I used to be an Elder in a PC-USA church. One of the attractive things about the Presbyterian church to me was, despite the leftist lunacy of the national organization, local congregations were pretty much free to govern their own affairs.

I was never an expert on church ‘polity’, but my understanding was that the local church property is controlled by a locally-appointed group of Trustees. This group was distinct from the ‘Session’ which was the locally elected group of Elders that ran the activities of the church. I had always assumed that if the local congregation voted to go it’s own way, then we would keep the property (which the local members paid for anyway). Perhaps I was mistaken and the Trustees have fiduciary responsibility to the regional Presbytery, rather than to the local congregation.

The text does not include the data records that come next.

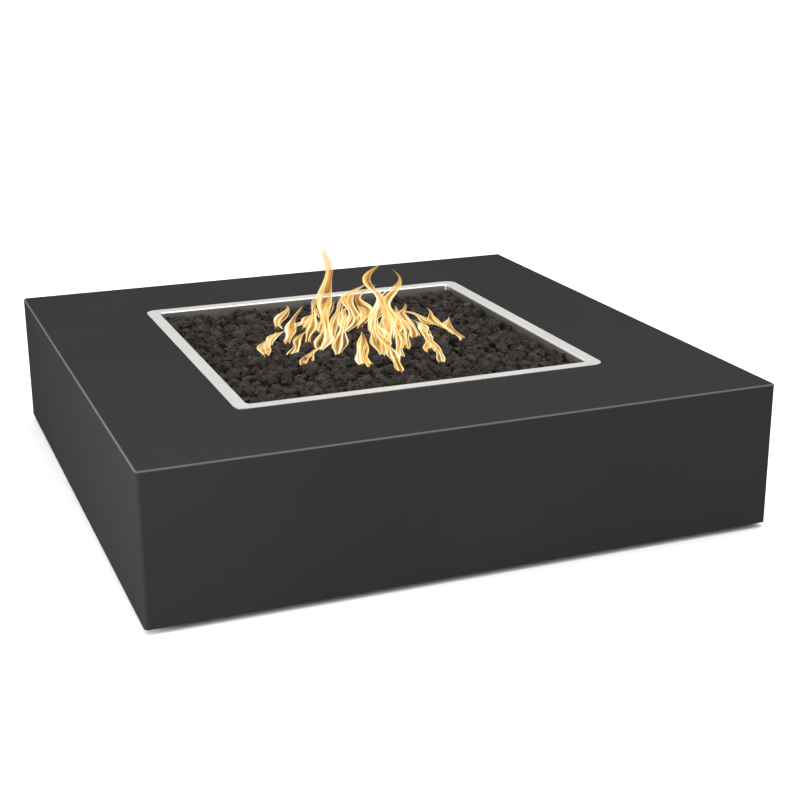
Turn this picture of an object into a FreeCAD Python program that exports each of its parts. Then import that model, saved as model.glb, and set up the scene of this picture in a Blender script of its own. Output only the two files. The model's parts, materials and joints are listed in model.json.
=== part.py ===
import FreeCAD, Part
import math
import operator
import os
import Sketcher
from FreeCAD import Placement, Rotation, Vector

# A low square gas fire pit: a folded steel shell with a drop-in stainless pan, a bed of
# lava rock over a double ring burner, and a key valve, gas hose and service door at the back.
# The frame: origin at the middle of the footprint on the floor, +Z up, front towards -Y.

document = FreeCAD.newDocument("fire_pit")
sheet = document.addObject("Spreadsheet::Sheet", "Sizes")
SIGNS = {"+": operator.add, "-": operator.sub, "*": operator.mul, "/": operator.truediv}
ROUND_ABOUT = 360
QUARTER = 90
HEXAGON_SIDES = 6
LOUVRES = 4
OUTER_PORTS = 24
INNER_PORTS = 12
# share of the shorter run that an arc of the hose takes up
ARC_SHARE = 0.45


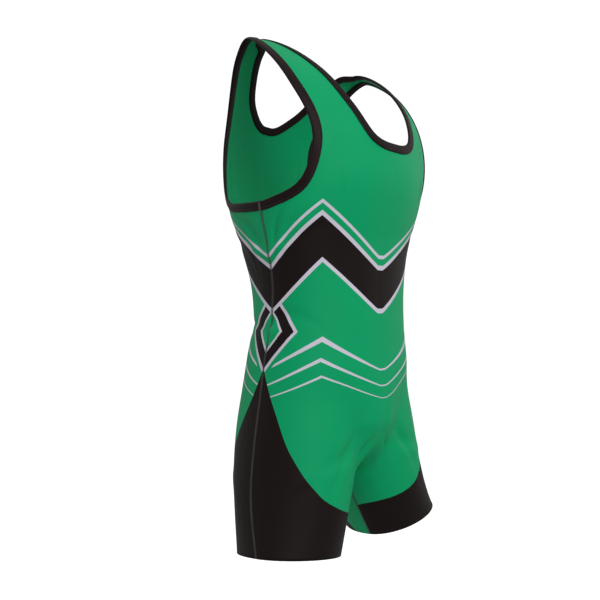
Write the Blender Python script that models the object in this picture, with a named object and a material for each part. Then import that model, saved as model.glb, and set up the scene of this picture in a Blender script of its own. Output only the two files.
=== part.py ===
"""Wrestling singlet in its worn, hollow shape. Metres, +Z up, front towards -Y.

The origin lies midway between the two shoulder straps, level with their tops, where the
wearer's shoulders hold the garment up. The wearer's left is +X. Every surface is worked out
for the left half and mirrored. A place on the cloth is given by two numbers: its share of
the way from the side seam (0) to the middle or the inseam (1), and its level, which is the
height up to BASE_Z and from there runs along the ribs to the shoulder ridge at level 0.
"""
import math

import bpy
import numpy as np

# Cloth, seams and bindings
CLOTH = 0.0012
SEAM_SHIFT = 0.00025        # each panel stands this far off the line of its seams
BINDING_WIDTH = 0.013
BINDING_WALL = 0.0010
BINDING_GAP = 0.0003

# Levels
BASE_Z = -0.269             # body sections below, ribs above
FAN_Z = -0.300              # level row under the armholes, where their grids start
CROTCH_Z = -0.716
HEM_Z = -0.824
MERGE_HEIGHT = 0.150        # the legs become one body over this height above the crotch
THIGH_MERGE_HEIGHT = 0.190  # and over this one out on the thighs, where the change is softer
THIGH_SHARE = 0.50          # share from which the crotch's rounder change fades in
MIDDLE = 0.006              # half width of the strip between the legs
FORK_ROUNDING = 0.006       # softens where the legs meet that strip

# Hem planes, square to the splayed legs
HEM_RISE_OUTWARDS = 0.21
HEM_RISE_BACKWARDS = -0.19

# Shoulder ridge: its reach if it ran on to the shoulder point, its crown and its fall
RIDGE_REACH = 0.241
RIDGE_CROWN = 0.008
RIDGE_FALL = 0.032

SQUARENESS = 2.2            # exponent of the body sections
FRONT = 1
BACK = -1

GREEN = (0.0, 0.376, 0.133)
BLACK = (0.012, 0.006, 0.007)
ROUGHNESS = 0.6

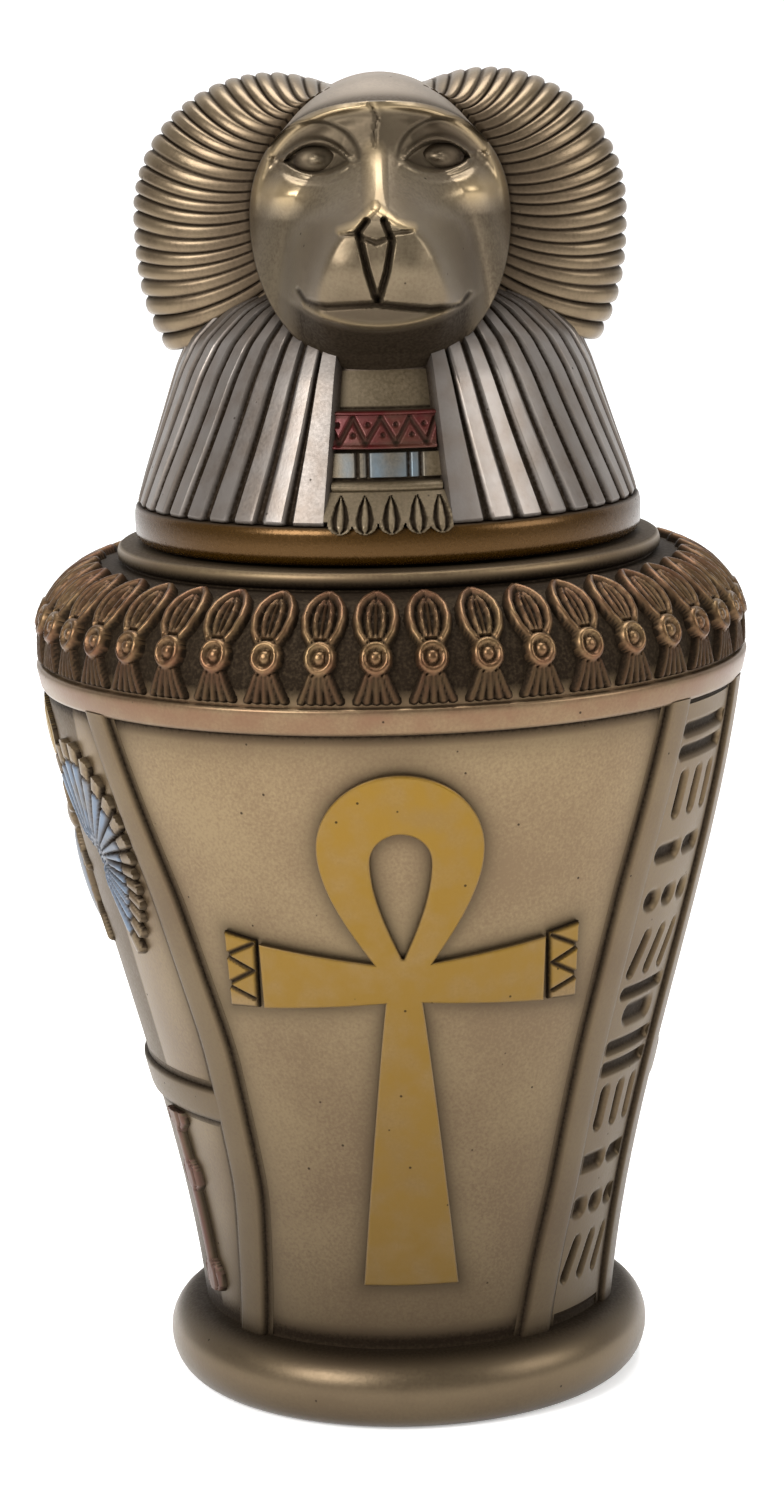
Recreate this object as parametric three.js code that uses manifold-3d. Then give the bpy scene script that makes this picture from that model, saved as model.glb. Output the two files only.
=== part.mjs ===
// Souvenir canopic jar: a hollow cold-cast bronze vessel and its baboon-headed lid.
// Millimetres, +Z up. The origin is the middle of the underside, and the front faces -Y.
// Azimuths are in degrees round the Z axis, from the front (-Y) towards the right (+X).
import * as THREE from 'three';
import { mergeVertices } from 'three/addons/utils/BufferGeometryUtils.js';
import Module from 'manifold-3d';

const wasm = await Module();
wasm.setup();

// ---- Driving dimensions of the vessel ----
const FOOT_RADIUS = 28.6;
const FOOT_CONTACT_RADIUS = 25.6;
const FOOT_BULGE_Z = 4.2;
const FOOT_TOP_Z = 9.0;
const BODY_BOTTOM_RADIUS = 24.25;
const BODY_TOP_RADIUS = 40.25;
const BODY_TOP_Z = 83.4;
const COPING_TOP_Z = 86.4;
const COPING_RADIUS = 41.4;
const SHOULDER_CENTRE_Z = 88.4;
const SHOULDER_CENTRE_RADIUS = 31.4;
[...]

The basic situation stinks. Even though the majority of people in the pews have conservative values, the higher you go in the leadership of most ‘mainline’ Protestant denominations, the more liberal things become. The reason for this is that in order to advance in the volunteer leadership, you have to be willing to sit through interminable meetings where every point from the minister’s travel receipts to the brand of coffee served after services is debated in minute detail. Conservative members have real jobs to attend to and families to get home to; the liberal members are happy to neglect those other responsibilities in order to spend another hour insisting on buying politically correct coffee, holding out until they get their way. The organizational dynamics are repeated at every level, so that the only people that make it to the top of the national organizations, are people that don’t have meaningful careers and don’t care about their family responsibilities.

Meanwhile the local congregants who have real jobs and give the money to pay for the church buildings find that the national organization has fundamentally changed the beliefs and values of what it means to be a Presbyterian. When they vote to leave, the people that didn’t contribute anything to the building of the church other than worm their way to the top of the power structure claim that the building belongs to the Presbytery, not the congregation who paid for it.